Source material –
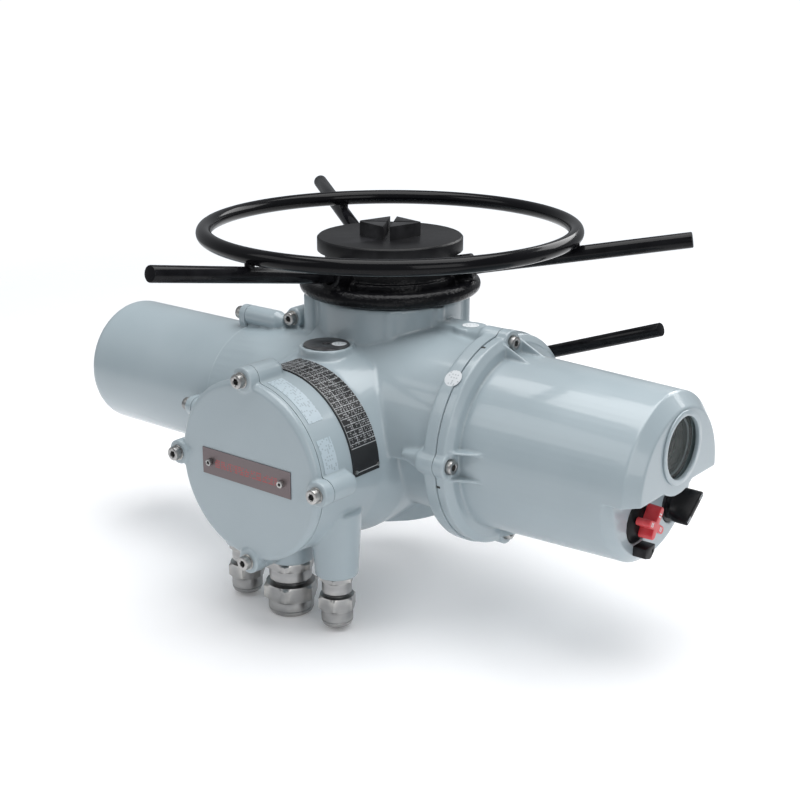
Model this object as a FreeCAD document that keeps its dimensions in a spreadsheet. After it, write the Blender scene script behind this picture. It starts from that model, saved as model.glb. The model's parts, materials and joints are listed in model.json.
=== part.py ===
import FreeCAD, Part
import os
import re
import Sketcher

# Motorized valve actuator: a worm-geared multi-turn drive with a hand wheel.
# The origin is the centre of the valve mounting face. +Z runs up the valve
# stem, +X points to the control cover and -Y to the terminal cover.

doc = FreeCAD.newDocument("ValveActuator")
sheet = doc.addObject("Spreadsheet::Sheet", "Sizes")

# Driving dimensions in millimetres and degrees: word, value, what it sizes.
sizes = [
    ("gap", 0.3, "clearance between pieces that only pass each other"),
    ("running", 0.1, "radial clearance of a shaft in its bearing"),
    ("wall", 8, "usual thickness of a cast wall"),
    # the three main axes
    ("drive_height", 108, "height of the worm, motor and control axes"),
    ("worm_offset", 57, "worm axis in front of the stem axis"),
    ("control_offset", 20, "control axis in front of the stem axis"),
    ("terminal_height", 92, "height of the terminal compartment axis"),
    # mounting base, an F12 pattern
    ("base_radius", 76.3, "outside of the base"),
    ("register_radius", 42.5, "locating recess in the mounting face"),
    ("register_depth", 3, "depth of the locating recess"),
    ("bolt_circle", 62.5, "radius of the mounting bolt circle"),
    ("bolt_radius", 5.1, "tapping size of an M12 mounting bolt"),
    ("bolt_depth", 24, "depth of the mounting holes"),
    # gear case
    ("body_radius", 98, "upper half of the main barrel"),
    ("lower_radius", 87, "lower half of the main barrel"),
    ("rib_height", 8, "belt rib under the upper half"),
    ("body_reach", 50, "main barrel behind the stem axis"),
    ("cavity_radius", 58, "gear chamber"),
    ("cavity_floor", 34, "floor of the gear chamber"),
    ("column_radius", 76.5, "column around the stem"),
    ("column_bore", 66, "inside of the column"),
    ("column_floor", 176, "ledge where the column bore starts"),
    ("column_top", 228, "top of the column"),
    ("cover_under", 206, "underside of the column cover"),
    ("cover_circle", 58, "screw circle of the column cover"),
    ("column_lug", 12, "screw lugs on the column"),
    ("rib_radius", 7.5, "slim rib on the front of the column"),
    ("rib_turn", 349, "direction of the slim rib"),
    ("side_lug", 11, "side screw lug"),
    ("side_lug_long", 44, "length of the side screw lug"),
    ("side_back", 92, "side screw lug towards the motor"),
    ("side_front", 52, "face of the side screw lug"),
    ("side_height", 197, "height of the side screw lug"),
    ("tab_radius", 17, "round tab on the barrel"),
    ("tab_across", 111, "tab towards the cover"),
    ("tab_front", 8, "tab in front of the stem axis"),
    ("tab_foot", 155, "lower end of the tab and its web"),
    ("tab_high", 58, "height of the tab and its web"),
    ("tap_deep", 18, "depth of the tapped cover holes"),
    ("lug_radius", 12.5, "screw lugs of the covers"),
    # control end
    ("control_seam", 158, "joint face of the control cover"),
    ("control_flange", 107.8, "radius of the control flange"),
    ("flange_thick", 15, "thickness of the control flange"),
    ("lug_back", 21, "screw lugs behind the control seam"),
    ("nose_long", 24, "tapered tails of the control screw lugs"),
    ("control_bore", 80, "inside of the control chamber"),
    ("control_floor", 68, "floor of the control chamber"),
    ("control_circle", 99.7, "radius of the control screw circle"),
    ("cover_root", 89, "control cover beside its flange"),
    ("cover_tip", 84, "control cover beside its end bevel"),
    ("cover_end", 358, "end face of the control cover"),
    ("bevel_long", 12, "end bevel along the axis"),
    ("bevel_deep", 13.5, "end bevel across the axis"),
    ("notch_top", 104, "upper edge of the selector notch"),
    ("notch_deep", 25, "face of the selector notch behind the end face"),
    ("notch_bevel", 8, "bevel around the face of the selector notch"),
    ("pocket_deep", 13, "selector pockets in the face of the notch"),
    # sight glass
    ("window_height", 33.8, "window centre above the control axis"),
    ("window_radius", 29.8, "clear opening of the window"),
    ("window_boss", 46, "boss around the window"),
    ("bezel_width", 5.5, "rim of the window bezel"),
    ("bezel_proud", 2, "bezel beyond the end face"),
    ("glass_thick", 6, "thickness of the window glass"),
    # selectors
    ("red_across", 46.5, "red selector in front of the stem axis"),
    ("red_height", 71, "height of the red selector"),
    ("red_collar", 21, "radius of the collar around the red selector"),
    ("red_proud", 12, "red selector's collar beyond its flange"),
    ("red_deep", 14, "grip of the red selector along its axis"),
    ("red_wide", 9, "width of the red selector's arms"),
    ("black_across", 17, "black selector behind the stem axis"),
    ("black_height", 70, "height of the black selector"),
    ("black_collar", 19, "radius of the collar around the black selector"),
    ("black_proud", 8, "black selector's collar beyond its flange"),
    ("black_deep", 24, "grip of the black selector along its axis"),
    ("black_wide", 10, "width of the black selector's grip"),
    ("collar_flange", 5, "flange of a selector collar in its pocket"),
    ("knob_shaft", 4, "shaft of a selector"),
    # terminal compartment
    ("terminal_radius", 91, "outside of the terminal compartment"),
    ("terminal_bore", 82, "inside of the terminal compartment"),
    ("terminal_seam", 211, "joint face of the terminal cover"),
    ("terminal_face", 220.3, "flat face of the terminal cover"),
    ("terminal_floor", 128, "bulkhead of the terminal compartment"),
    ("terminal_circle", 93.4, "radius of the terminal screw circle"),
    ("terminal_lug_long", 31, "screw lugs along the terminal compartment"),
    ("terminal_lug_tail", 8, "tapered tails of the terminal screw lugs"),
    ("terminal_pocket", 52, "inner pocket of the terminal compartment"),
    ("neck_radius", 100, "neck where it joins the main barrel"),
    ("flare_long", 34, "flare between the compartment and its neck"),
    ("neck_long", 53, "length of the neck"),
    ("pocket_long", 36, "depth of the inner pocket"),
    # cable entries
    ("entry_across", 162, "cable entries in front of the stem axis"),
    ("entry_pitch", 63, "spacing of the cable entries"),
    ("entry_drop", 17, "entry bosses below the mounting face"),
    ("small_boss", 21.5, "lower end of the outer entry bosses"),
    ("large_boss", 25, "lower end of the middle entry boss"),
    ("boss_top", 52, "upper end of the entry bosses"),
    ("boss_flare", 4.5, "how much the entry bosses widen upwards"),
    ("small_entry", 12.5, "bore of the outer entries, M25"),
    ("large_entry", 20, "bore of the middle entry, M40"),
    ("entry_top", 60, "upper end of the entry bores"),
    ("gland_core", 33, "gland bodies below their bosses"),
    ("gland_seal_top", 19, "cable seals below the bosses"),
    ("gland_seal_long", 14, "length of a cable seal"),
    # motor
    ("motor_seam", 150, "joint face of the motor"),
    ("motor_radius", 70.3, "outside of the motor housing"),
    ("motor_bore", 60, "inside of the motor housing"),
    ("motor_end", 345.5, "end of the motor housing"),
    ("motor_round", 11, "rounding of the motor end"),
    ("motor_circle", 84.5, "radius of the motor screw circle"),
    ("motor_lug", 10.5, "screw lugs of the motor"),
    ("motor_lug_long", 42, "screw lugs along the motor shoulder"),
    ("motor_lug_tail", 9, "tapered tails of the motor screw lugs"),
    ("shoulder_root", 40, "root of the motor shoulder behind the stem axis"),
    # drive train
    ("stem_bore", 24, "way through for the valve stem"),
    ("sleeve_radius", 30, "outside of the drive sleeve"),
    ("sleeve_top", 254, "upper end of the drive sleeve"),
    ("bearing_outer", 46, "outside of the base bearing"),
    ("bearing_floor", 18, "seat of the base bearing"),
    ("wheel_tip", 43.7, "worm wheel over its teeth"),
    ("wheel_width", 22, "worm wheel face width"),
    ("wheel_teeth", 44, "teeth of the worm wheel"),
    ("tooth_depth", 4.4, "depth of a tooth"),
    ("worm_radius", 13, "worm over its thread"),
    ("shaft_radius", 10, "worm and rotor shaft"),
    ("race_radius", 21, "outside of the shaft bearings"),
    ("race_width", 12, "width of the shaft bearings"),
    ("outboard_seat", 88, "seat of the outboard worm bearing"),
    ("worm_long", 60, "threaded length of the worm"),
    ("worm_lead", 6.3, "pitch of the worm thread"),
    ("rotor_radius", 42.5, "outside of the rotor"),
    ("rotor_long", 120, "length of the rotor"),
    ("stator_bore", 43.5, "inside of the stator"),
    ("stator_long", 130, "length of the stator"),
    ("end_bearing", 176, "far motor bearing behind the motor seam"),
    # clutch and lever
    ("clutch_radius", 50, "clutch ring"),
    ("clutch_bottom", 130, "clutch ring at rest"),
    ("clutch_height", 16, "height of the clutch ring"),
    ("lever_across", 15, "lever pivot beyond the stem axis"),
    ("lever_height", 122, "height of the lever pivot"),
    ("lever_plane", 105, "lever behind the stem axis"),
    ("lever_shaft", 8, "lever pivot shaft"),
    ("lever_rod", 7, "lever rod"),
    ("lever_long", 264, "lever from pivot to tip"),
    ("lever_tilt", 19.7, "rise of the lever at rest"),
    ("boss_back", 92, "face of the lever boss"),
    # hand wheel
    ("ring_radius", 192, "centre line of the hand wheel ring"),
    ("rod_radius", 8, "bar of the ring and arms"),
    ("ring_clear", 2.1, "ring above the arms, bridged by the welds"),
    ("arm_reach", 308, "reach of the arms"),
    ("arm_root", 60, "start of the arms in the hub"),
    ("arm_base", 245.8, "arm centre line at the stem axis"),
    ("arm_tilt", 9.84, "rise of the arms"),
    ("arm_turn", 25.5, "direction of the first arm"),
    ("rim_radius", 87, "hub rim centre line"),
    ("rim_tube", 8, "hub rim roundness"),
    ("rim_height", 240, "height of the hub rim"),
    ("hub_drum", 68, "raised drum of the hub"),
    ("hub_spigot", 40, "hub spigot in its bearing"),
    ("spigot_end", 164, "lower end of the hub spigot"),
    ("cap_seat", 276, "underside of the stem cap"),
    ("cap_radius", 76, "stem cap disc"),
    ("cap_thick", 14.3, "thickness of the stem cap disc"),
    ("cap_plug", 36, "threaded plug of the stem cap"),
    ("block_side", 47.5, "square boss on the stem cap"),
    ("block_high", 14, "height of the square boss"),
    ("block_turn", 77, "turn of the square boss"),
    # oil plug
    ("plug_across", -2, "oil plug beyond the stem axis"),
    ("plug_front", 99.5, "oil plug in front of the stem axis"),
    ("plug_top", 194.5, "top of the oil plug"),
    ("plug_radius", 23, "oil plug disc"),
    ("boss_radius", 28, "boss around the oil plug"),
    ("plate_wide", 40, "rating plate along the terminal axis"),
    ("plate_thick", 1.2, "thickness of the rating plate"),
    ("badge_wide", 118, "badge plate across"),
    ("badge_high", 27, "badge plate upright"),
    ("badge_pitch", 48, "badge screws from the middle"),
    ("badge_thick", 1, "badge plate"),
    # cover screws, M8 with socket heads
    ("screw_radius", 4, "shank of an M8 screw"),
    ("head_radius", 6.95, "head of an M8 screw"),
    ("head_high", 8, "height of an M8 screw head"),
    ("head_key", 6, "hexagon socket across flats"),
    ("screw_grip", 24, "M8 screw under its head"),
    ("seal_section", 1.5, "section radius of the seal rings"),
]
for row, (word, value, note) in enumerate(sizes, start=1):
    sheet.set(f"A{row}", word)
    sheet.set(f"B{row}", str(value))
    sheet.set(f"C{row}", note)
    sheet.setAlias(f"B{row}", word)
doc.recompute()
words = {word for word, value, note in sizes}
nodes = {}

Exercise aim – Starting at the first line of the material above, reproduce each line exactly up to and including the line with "import Sketcher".

Complete response –
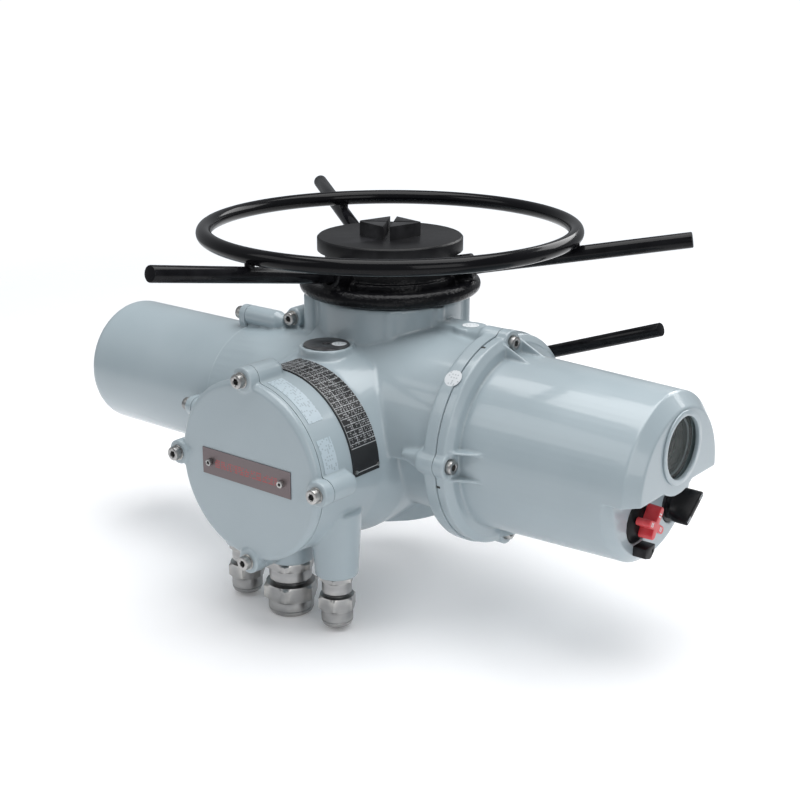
Model this object as a FreeCAD document that keeps its dimensions in a spreadsheet. After it, write the Blender scene script behind this picture. It starts from that model, saved as model.glb. The model's parts, materials and joints are listed in model.json.
=== part.py ===
import FreeCAD, Part
import os
import re
import Sketcher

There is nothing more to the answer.